─── Material

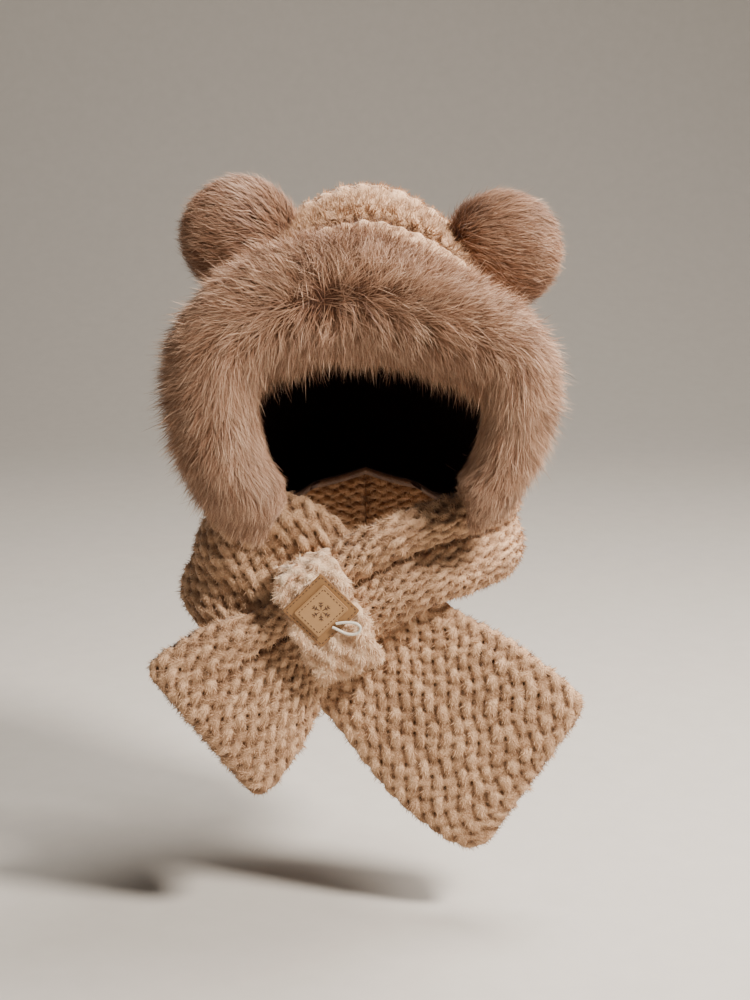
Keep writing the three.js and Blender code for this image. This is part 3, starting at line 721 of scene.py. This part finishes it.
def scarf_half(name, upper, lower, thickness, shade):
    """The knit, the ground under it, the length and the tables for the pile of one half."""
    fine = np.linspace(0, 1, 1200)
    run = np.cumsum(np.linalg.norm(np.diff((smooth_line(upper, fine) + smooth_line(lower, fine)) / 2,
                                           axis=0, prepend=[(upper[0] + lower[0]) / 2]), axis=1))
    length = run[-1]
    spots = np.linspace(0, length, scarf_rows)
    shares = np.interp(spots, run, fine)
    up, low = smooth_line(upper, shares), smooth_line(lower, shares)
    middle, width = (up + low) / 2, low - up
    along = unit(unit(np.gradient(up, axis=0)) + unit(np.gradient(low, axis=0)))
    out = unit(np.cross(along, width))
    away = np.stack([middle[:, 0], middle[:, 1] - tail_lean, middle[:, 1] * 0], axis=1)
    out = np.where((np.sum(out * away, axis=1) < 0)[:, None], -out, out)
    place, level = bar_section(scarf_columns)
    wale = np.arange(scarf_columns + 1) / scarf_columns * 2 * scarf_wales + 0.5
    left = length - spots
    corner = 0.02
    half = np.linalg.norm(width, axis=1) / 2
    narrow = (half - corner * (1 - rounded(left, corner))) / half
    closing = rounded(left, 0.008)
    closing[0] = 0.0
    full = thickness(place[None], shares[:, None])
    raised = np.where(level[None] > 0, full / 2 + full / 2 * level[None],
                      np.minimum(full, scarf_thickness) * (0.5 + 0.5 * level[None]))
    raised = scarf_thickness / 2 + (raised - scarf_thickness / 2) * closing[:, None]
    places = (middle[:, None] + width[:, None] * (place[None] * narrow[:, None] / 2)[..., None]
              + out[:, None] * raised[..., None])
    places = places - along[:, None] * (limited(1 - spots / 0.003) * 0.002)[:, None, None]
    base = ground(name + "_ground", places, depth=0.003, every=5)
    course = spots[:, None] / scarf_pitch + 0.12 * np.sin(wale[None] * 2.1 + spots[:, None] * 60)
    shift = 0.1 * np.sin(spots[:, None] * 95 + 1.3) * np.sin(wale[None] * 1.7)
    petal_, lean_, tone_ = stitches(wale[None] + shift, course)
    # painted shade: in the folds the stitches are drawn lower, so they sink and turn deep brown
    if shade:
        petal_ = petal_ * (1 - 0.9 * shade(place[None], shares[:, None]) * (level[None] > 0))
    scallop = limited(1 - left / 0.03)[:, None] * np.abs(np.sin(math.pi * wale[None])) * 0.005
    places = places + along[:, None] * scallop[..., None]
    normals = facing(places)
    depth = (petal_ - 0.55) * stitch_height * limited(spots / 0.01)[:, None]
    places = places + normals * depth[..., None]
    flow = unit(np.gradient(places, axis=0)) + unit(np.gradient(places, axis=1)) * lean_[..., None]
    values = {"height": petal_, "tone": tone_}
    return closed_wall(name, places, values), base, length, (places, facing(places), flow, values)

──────

# Direction
Go through the listing and copy all of it exactly.

# Finished exercise
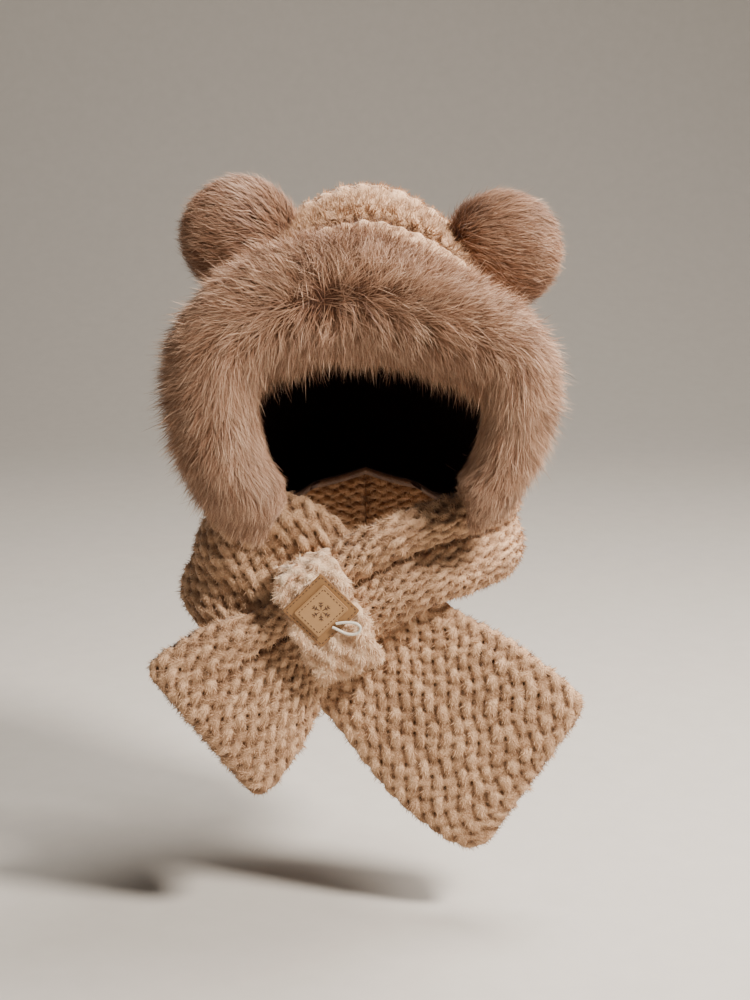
Keep writing the three.js and Blender code for this image. This is part 3, starting at line 721 of scene.py. This part finishes it.
def scarf_half(name, upper, lower, thickness, shade):
    """The knit, the ground under it, the length and the tables for the pile of one half."""
    fine = np.linspace(0, 1, 1200)
    run = np.cumsum(np.linalg.norm(np.diff((smooth_line(upper, fine) + smooth_line(lower, fine)) / 2,
                                           axis=0, prepend=[(upper[0] + lower[0]) / 2]), axis=1))
    length = run[-1]
    spots = np.linspace(0, length, scarf_rows)
    shares = np.interp(spots, run, fine)
    up, low = smooth_line(upper, shares), smooth_line(lower, shares)
    middle, width = (up + low) / 2, low - up
    along = unit(unit(np.gradient(up, axis=0)) + unit(np.gradient(low, axis=0)))
    out = unit(np.cross(along, width))
    away = np.stack([middle[:, 0], middle[:, 1] - tail_lean, middle[:, 1] * 0], axis=1)
    out = np.where((np.sum(out * away, axis=1) < 0)[:, None], -out, out)
    place, level = bar_section(scarf_columns)
    wale = np.arange(scarf_columns + 1) / scarf_columns * 2 * scarf_wales + 0.5
    left = length - spots
    corner = 0.02
    half = np.linalg.norm(width, axis=1) / 2
    narrow = (half - corner * (1 - rounded(left, corner))) / half
    closing = rounded(left, 0.008)
    closing[0] = 0.0
    full = thickness(place[None], shares[:, None])
    raised = np.where(level[None] > 0, full / 2 + full / 2 * level[None],
                      np.minimum(full, scarf_thickness) * (0.5 + 0.5 * level[None]))
    raised = scarf_thickness / 2 + (raised - scarf_thickness / 2) * closing[:, None]
    places = (middle[:, None] + width[:, None] * (place[None] * narrow[:, None] / 2)[..., None]
              + out[:, None] * raised[..., None])
    places = places - along[:, None] * (limited(1 - spots / 0.003) * 0.002)[:, None, None]
    base = ground(name + "_ground", places, depth=0.003, every=5)
    course = spots[:, None] / scarf_pitch + 0.12 * np.sin(wale[None] * 2.1 + spots[:, None] * 60)
    shift = 0.1 * np.sin(spots[:, None] * 95 + 1.3) * np.sin(wale[None] * 1.7)
    petal_, lean_, tone_ = stitches(wale[None] + shift, course)
    # painted shade: in the folds the stitches are drawn lower, so they sink and turn deep brown
    if shade:
        petal_ = petal_ * (1 - 0.9 * shade(place[None], shares[:, None]) * (level[None] > 0))
    scallop = limited(1 - left / 0.03)[:, None] * np.abs(np.sin(math.pi * wale[None])) * 0.005
    places = places + along[:, None] * scallop[..., None]
    normals = facing(places)
    depth = (petal_ - 0.55) * stitch_height * limited(spots / 0.01)[:, None]
    places = places + normals * depth[..., None]
    flow = unit(np.gradient(places, axis=0)) + unit(np.gradient(places, axis=1)) * lean_[..., None]
    values = {"height": petal_, "tone": tone_}
    return closed_wall(name, places, values), base, length, (places, facing(places), flow, values)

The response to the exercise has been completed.